> Written task
Repeat the lines that follow, leaving nothing out.

— start —

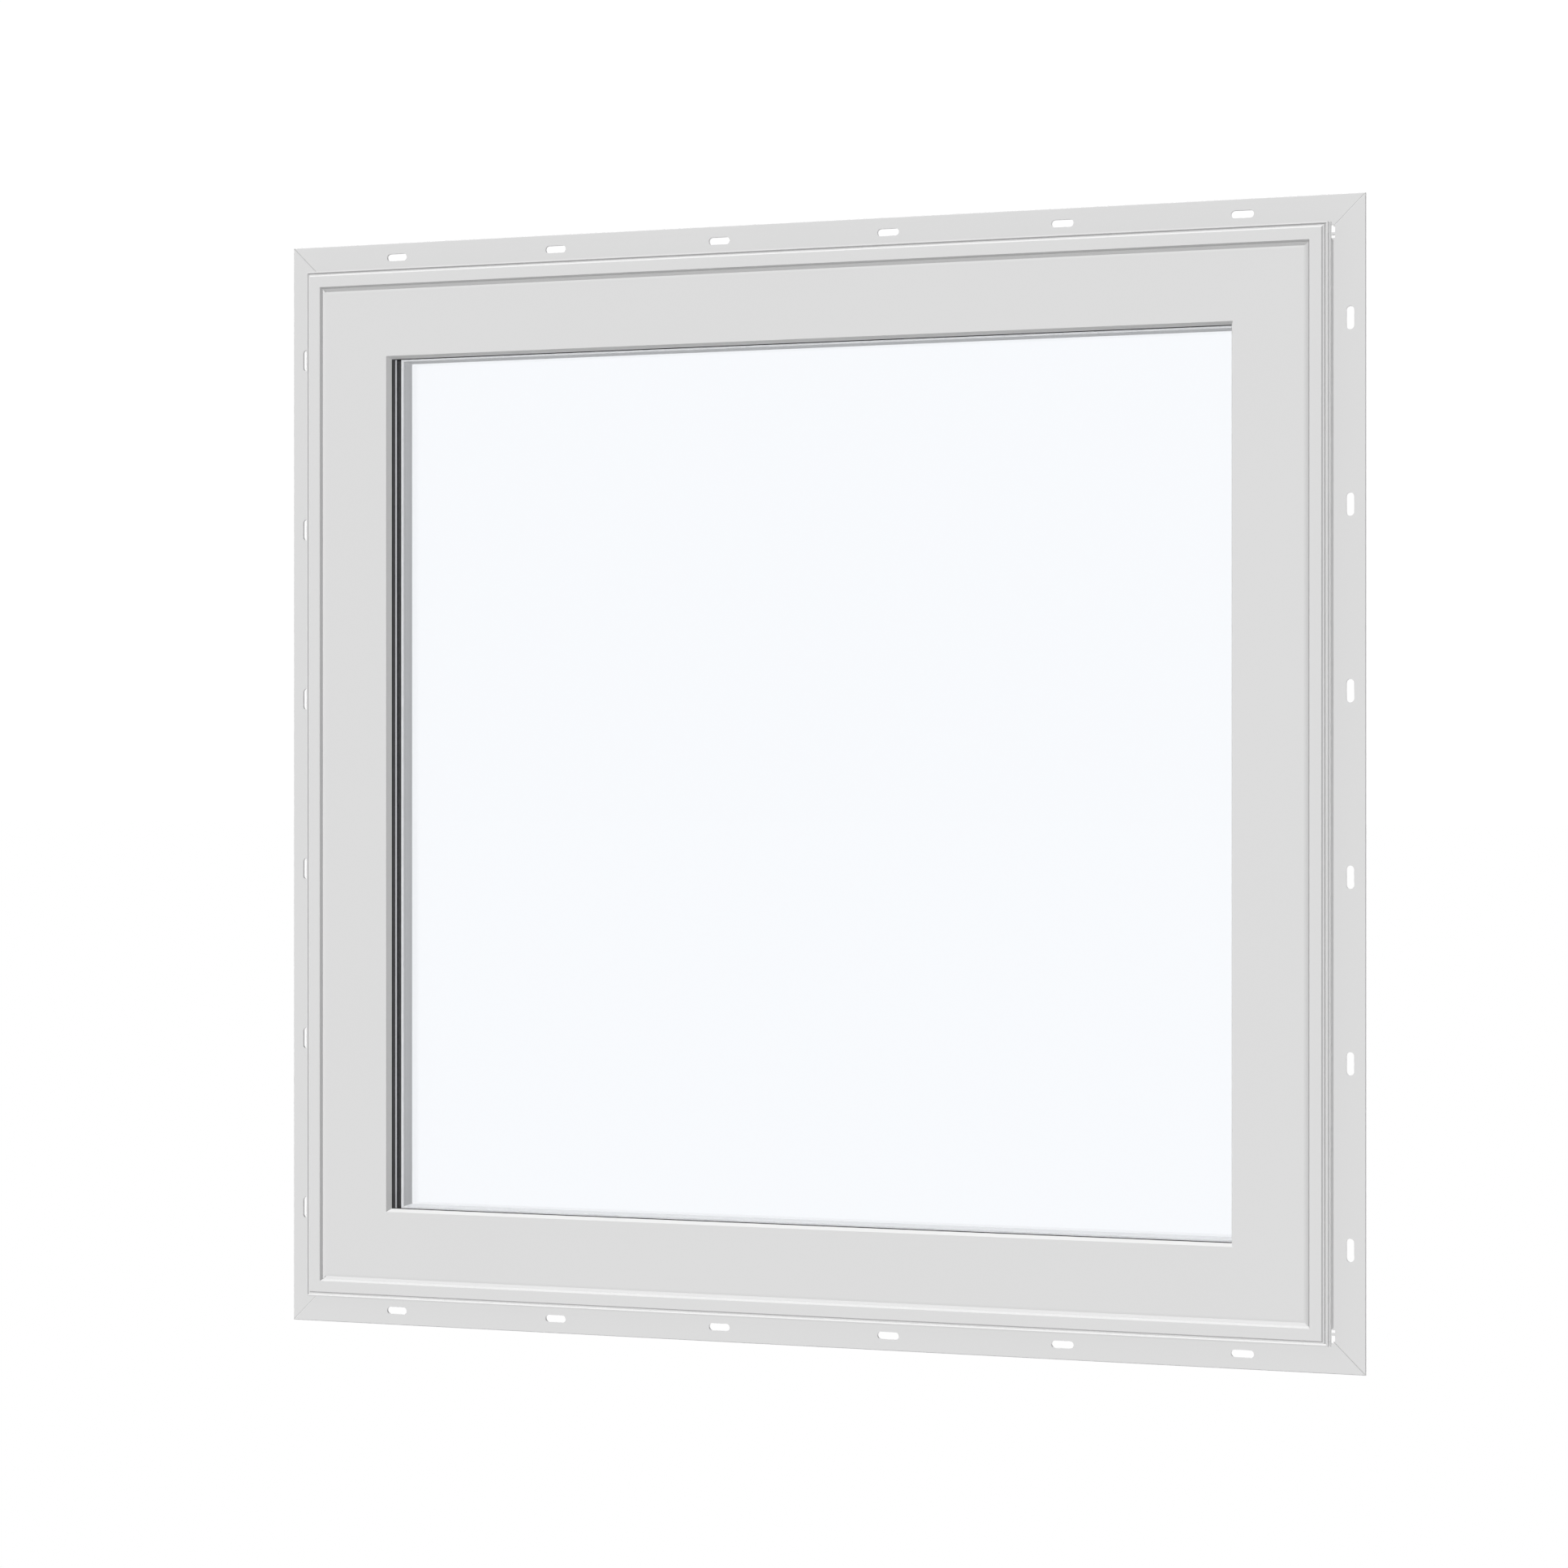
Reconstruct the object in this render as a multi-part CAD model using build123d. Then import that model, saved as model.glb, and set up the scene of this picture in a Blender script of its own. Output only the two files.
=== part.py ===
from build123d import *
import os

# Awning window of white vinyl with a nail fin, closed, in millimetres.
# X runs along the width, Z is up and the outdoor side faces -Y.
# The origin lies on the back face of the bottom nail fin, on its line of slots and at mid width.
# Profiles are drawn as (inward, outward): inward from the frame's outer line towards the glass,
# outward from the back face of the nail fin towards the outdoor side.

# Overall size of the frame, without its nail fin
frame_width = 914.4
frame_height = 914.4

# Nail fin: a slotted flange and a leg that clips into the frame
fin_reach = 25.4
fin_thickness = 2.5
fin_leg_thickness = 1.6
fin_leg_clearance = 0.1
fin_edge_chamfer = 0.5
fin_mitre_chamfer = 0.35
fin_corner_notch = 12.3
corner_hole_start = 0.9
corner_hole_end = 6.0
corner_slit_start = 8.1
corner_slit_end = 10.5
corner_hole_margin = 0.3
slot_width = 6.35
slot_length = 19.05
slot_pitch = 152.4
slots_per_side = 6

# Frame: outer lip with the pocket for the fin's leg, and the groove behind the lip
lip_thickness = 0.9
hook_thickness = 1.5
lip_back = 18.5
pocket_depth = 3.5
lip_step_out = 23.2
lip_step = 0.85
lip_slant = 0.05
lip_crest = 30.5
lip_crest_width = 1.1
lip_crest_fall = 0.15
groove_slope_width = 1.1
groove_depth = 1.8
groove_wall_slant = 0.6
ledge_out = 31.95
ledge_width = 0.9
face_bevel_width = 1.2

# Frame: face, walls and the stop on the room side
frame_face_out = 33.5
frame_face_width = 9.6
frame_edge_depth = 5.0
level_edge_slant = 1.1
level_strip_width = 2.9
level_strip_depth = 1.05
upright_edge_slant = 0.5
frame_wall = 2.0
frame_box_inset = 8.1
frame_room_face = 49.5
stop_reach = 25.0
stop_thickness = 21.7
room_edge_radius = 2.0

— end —

> Problem solution
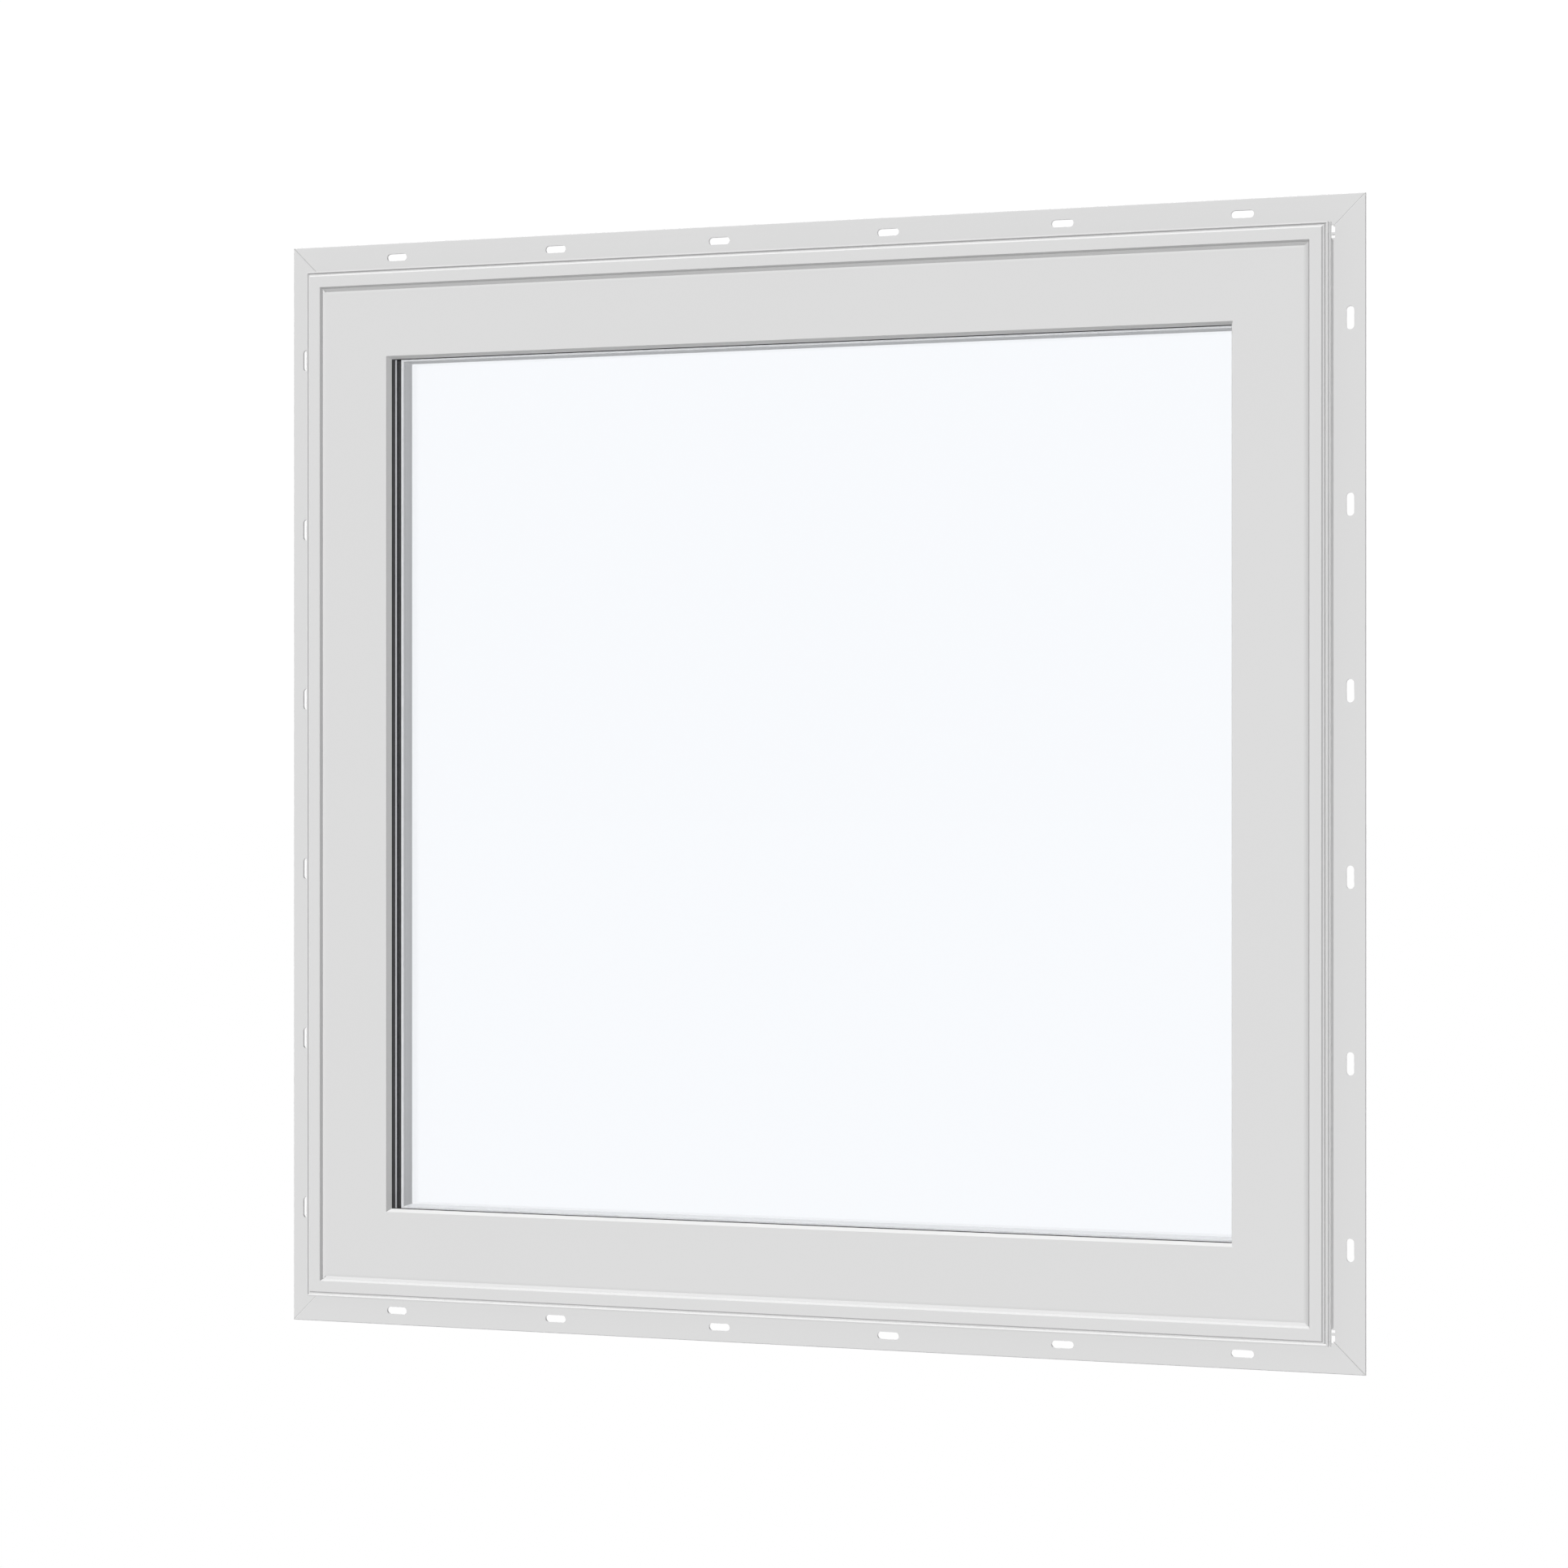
Reconstruct the object in this render as a multi-part CAD model using build123d. Then import that model, saved as model.glb, and set up the scene of this picture in a Blender script of its own. Output only the two files.
=== part.py ===
from build123d import *
import os

# Awning window of white vinyl with a nail fin, closed, in millimetres.
# X runs along the width, Z is up and the outdoor side faces -Y.
# The origin lies on the back face of the bottom nail fin, on its line of slots and at mid width.
# Profiles are drawn as (inward, outward): inward from the frame's outer line towards the glass,
# outward from the back face of the nail fin towards the outdoor side.

# Overall size of the frame, without its nail fin
frame_width = 914.4
frame_height = 914.4

# Nail fin: a slotted flange and a leg that clips into the frame
fin_reach = 25.4
fin_thickness = 2.5
fin_leg_thickness = 1.6
fin_leg_clearance = 0.1
fin_edge_chamfer = 0.5
fin_mitre_chamfer = 0.35
fin_corner_notch = 12.3
corner_hole_start = 0.9
corner_hole_end = 6.0
corner_slit_start = 8.1
corner_slit_end = 10.5
corner_hole_margin = 0.3
slot_width = 6.35
slot_length = 19.05
slot_pitch = 152.4
slots_per_side = 6

# Frame: outer lip with the pocket for the fin's leg, and the groove behind the lip
lip_thickness = 0.9
hook_thickness = 1.5
lip_back = 18.5
pocket_depth = 3.5
lip_step_out = 23.2
lip_step = 0.85
lip_slant = 0.05
lip_crest = 30.5
lip_crest_width = 1.1
lip_crest_fall = 0.15
groove_slope_width = 1.1
groove_depth = 1.8
groove_wall_slant = 0.6
ledge_out = 31.95
ledge_width = 0.9
face_bevel_width = 1.2

# Frame: face, walls and the stop on the room side
frame_face_out = 33.5
frame_face_width = 9.6
frame_edge_depth = 5.0
level_edge_slant = 1.1
level_strip_width = 2.9
level_strip_depth = 1.05
upright_edge_slant = 0.5
frame_wall = 2.0
frame_box_inset = 8.1
frame_room_face = 49.5
stop_reach = 25.0
stop_thickness = 21.7
room_edge_radius = 2.0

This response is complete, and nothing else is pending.